My answer to this is that Pure Mathematics is the study of what takes part in non trivial deductive systems whose axioms, inference rules and definitions are all not the results of provability by non-trivial extra-analytic methods.

Applied mathematics is defined by exactly the same definition above but with removing "not" from it.

Now Mathematics in the most general sense is the study of what takes part in non trivial deductive systems.

It's important to realize that the definition given here to "deduction" is not the traditional one, the traditional one is about sentences when the inferential rules are logical. While here this method applies to any exact way of specifying a string of symbols, including individual symbols, terms, diagram sketching, model representations,..any piece of syntax, so an inference rule can be a function on any piece of syntax, not necessarily being functions on "sentences" as it is usually held. Actually we can even have inference rules being non-functions, i.e. having multiple outputs, so they are definable relations on pieces of syntax, whatever those pieces were, but they must be exactly specifiable. It is also important to realize that the sentential inference rules (and therefore sentential deduction) can be extra-logical also, provided that they are exact! I think this would be the widest possible definition of "deduction", that might be even undesirable in some sense.

Also to be understood is that once we've said "study" we mean treatment of all aspects involved in the definition, so the informal reasoning leading to axioms, definitions, inferences, etc.. are all involved in this study of course, as long as the result at the end abide by the definitions given above, as well is the technical manipulations involved with the study of having good terminology, clear processing, etc...

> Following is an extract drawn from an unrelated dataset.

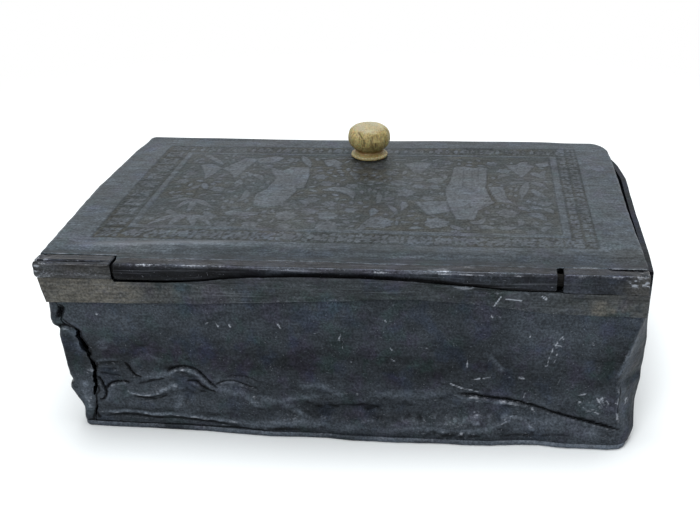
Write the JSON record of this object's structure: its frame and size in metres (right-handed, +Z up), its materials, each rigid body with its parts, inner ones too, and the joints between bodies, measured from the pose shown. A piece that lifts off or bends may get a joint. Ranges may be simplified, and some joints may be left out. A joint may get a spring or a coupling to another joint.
{
  "type": "hinged pewter chest",
  "caption": "Small hinged sheet-metal chest with a flat engraved lid, rolled tube hinge and turned bone knob",
  "frame": {"origin": "centre of the footprint, on the surface that the chest stands on", "axes": "+X along the hinge, -Y the hinge side, +Z up"},
  "size_m": [0.2, 0.1222, 0.0814],
  "materials": {
    "pewter": "satin",
    "solder": "satin",
    "pin_metal": "matte",
    "bone": "satin",
    "brass": "satin"
  },
  "bodies": {
    "base": {"bottom_plate": "pewter", "rear_wall": "pewter", "front_wall": "pewter", "left_end_wall": "pewter", "right_end_wall": "pewter", "rear_hinge_strip": "pewter", "left_hinge_knuckle": "pewter", "right_hinge_knuckle": "pewter", "hinge_pin": "pin_metal", "left_pin_solder": "solder", "right_pin_solder": "solder", "knuckle_solder": "solder", "rear_left_seam": "solder", "rear_right_seam": "solder", "front_left_seam": "solder", "front_right_seam": "solder", "base_seam": "solder"},
    "lid": {"lid_plate": "pewter", "lid_knuckle": "pewter", "knob": "bone", "knob_washer": "pewter", "knob_screw": "brass"}
  },
  "joints": [
    {"name": "lid_hinge", "type": "hinge", "parent": "base", "child": "lid", "pos_m": [0, -0.05584, 0.0644], "axis": [1, 0, 0], "range_deg": [0, 115]}
  ]
}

My question here: are there clear counter-examples to this definition?

Answer 1

Pure Mathematics is about what can be proved deductively in a non trivial manner in deductive systems whose axioms, inference rules and definitions are all not the results of provability by non-trivial extra-analytic methods.

I don't mind that your definition falls prey to objections as "what is non-trivial?", "your definition of deductive is too broad" which of course it does.

Here are some other, in my opinion far more serious objections:

• You are assuming that mathematics is definable, and even worse, that it needs a definition

This is an implicit assumption which I have serious trouble finding arguments for. By the way, while it is easy to agree that botanists study plants, it is not so clear whether mathematicians study mathematics or whether whatever mathematicians study is mathematics.

• You don't define mathematics, you define (if anything at all) a part of mathematics that logic can make sense of

No, mathematicians don't talk all day about proofs. They like ideas, nifty tricks, pathological counterexamples, clear exposition, good notation, useful applications and so on. This is part of what mathematicians think about/what they do, which means it is part of mathematics but you don't even mention these things.

• You have a misunderstanding about what applied mathematics is

In applied math, you seem to think, the axioms come somehow from outside mathematics. But there are plenty of cases in pure math, where central definitions are motivated from outside mathematics (for example symplectic geometry), and lots of cases that were considered pure, but after having found applications have partly turned into applied math (for example in graph theory, heck, even type theory).

• Nobody cares what can be proven

There are several aspects of this point. Most mathematicians haven't seen a formal definition of proof. And they don't care, since they do not want to know what you can prove with the axioms of an abelian group, they want to know what is true in abelian groups.

But even this step from syntax to semantics won't help you everywhere. No group theorist would say he wants to know what properties in all groups hold. He has long recognised, that such a property is almost certainly trivial. He has set himself quite a different challenge, maybe how to meaningfully classify groups, or maybe just try to understand groups. Understand is something entirely different from knowing that it is true/being able to prove it.

And lastly, if something is not provable but should be so, it is simply going to be made provable. What does that tell you about the object of study?

_{These are only some rough points, I will try to elaborate a little bit when I find some more time.}